At some point, I’d started thinking of rain as some sort of insurmountable obstacle –  like having damp socks or wet hair would be a day-ruining cataclysm, an enduring misery to be avoided at all costs. It turns out, rain is just a bit wet. Who knew?

As a teenager, I had to walk from the train to school and back. I didn’t have a car until I was 25, and then promptly moved to Canada where I went straight back to catching public transport everywhere. When I came home, for one reason or another, I mostly didn’t have a car until Diogo moved in with me, bringing his car with him. Then we had a baby and acquired a second car, to “make life easier”.

Our logic was sound but also absolute bullshit – because I got paid by the hour, it made sense to get me where I needed to go as fast as possible, to “maximise my earning potential”. This is also the reason that we ended up adding a cleaner, and a gardener, and a Roomba, to “free me up” to do as much paid work as humanly possible. In our modern society, this is a sound and sensible plan. But over time, it was steadily becoming apparent that I hated it. In theory, I was making more than the car and the cleaner and the gardener cost – but somehow, it didn’t seem like it. We were both tired and stressed and run down, so all the extra money seemed to go on cafes and takeaways and wine.
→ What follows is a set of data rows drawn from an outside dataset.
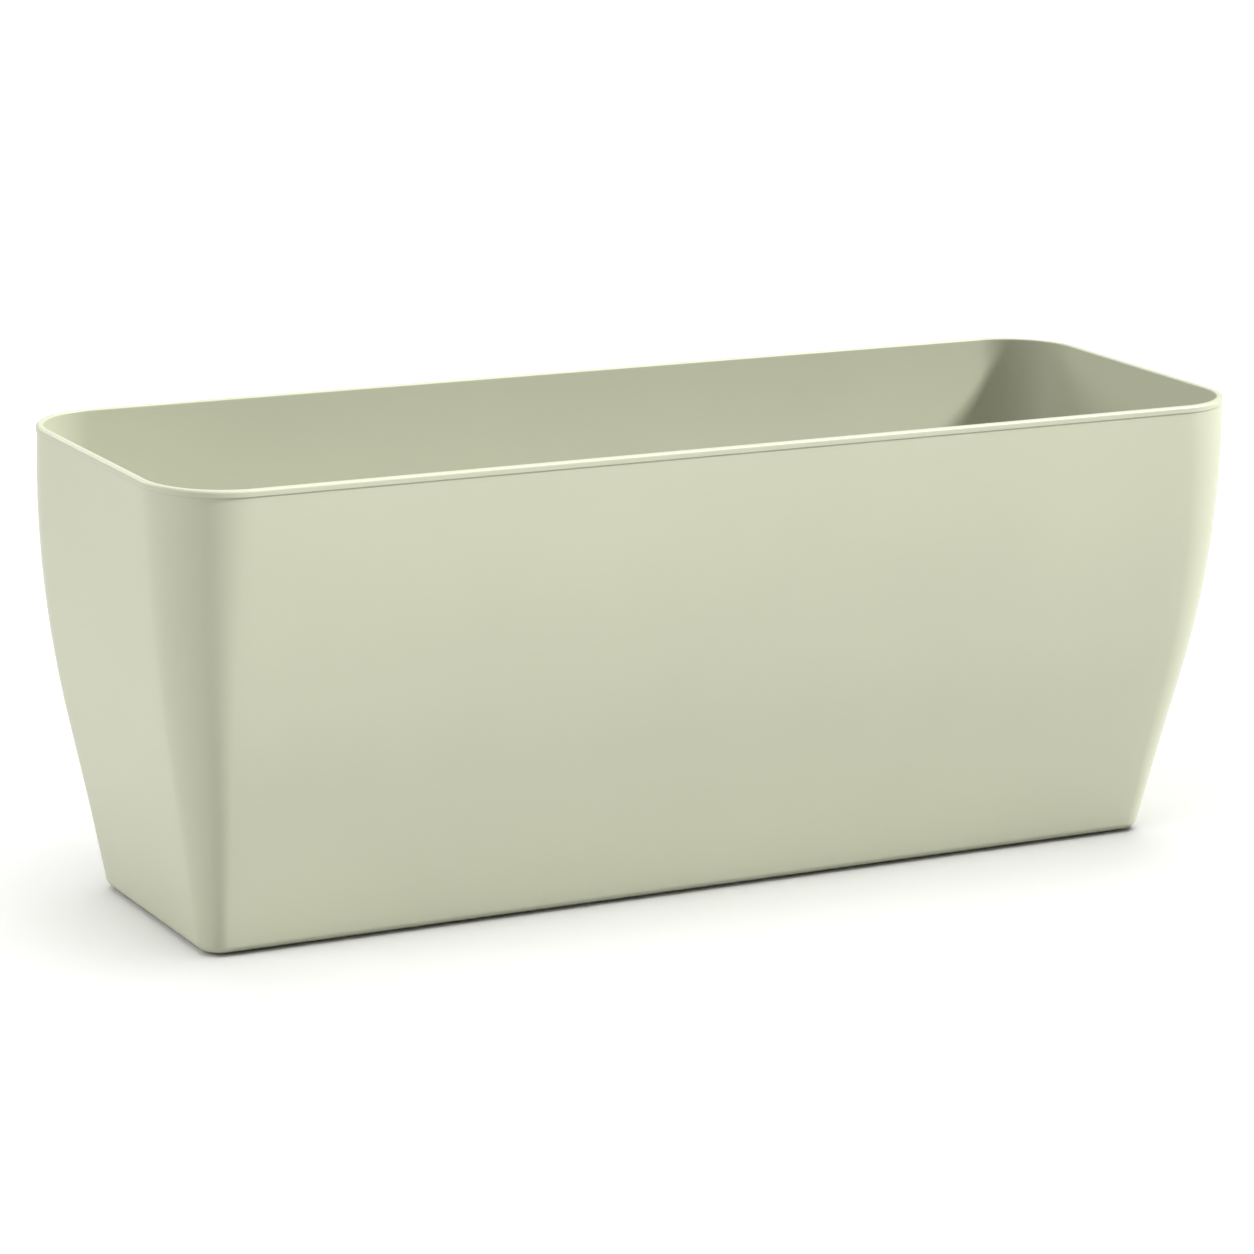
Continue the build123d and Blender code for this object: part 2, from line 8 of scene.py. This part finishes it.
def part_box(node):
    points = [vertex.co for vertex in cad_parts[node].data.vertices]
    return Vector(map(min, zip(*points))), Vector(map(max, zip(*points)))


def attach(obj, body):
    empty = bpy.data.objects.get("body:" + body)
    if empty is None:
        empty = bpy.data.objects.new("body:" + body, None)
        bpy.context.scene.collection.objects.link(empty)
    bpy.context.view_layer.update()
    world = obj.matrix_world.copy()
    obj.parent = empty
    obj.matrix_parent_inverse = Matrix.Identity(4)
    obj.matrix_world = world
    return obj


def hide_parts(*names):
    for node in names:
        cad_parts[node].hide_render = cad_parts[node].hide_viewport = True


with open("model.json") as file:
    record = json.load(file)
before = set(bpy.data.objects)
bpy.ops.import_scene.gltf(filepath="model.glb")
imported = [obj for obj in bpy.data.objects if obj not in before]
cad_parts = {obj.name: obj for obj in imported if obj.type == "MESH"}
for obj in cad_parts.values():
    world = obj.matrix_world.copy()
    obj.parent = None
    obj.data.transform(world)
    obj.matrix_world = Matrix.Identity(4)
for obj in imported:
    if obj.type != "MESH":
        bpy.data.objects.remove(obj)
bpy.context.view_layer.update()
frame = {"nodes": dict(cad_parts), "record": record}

# The looks of a self watering trough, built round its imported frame. Lengths are in metres
# and angles in degrees. The trough's length runs along X, its front faces -Y, and it
# stands on z = 0.

SHELL_LOW, SHELL_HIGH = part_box("planter_body")
MM = 0.001

# ---------------------------------------------------------------- the shell's measures
LENGTH = SHELL_HIGH.x - SHELL_LOW.x         # over the rim lip
WIDTH = SHELL_HIGH.y - SHELL_LOW.y
RIM = SHELL_HIGH.z                          # height of the rim
UNDERSIDE = SHELL_LOW.z
WALL = 3.0 * MM
FLOOR_TOP = 6.5 * MM
RIM_CORNER = 40.0 * MM
BASE_CORNER = 11.0 * MM
CURVE_DEPTH = 148.0 * MM                    # the walls bend inwards over this depth
END_TAPER = 11.2
SIDE_TAPER = 12.5
HEEL_HEIGHT = 44.0 * MM                     # below this the walls stand a little steeper
HEEL_SHARE = 0.94
LIP_HEIGHT = 3.4 * MM
LIP_STAND = 0.5 * MM
LIP_ROUND = 1.4 * MM
MOUTH_EASE = 0.8 * MM
BASE_ROUND = 4.0 * MM
FLOOR_ROUND = 5.0 * MM
POCKET = (80.0 * MM, 100.0 * MM, 8.0 * MM)  # length, width and corner of a floor pocket
POCKET_DEPTH = 2.0 * MM
POCKET_PITCH = 86.0 * MM
POCKET_COUNT = 5
PAD_SEAT_DEPTH = 1.5 * MM
PORT_RADIUS = 6.0 * MM
PORT_COLLAR = 2.5 * MM
WATER_LEVEL = 50.0 * MM
DRAIN_RADIUS = 9.0 * MM
TOOL_REACH = 5.0 * MM                       # how far a cutting tool stands below z = 0
DRAIN_TOOL = 20.0 * MM

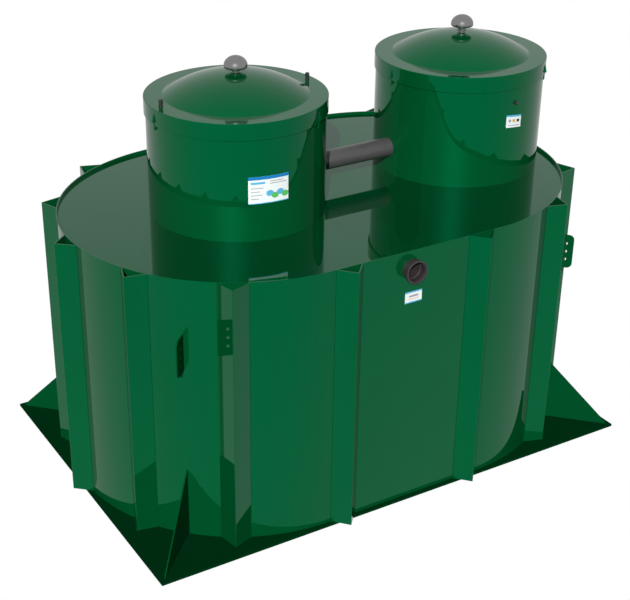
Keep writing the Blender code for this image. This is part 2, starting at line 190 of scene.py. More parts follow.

I was resenting the work, but also, who wants to clean when they don’t have to? Who enjoys commuting on the train?

Turns out, me. I always enjoyed the train. No stressing about being on time – it was all out of my hands. I could read books or listen to music and there was absolutely no way to do anything else, or feel bad about the time I was “wasting”. On the other hand, sitting in traffic fills me with tense and impotent anxiety. I find parking in the city stressful, and I arrive everywhere frazzled and on edge.

We sold our second car about a year ago, when it didn’t pass its WOF and it wasn’t worth paying to fix it. It was originally a bit of a trial, but once it had gone, the adjustment period was actually quicker than expected. We needed to be a bit more organised about who had to be where and when. We bought a bike with a child seat so we could do drop-offs and pick-ups without the car on fine days. I started walking more… and more… and more.

In the last couple of weeks, I’ve started taking the kids to school on the bus, even on days when I have the car. It takes longer, but it’s so much nicer as a way to start our day. There’s no rushing, except to get out the door in time to walk to the bus stop, which is about 15 minutes away at 3- and 4-year-old speed. 

We start our day with a walk outside, checking out the river and the birds and the trees. The kids run backwards and forwards and play with sticks (and/or complain and ask to be carried, depending). The bus is more fun for them than the car – it’s big and interesting and there are people to look at and buttons to press (we’re working on at what time and how often). We’re always at the gate on time, so they have a bit of time to run around with friends before heading inside, and then I put my podcast or audiobook on and walk back home, which takes me about 45 minutes if I’m direct about it (sometimes I’m not). Everyone wins.

Is it inefficient? Sure. Is it a waste of time? I really don’t think so. I might even try it when it’s raining.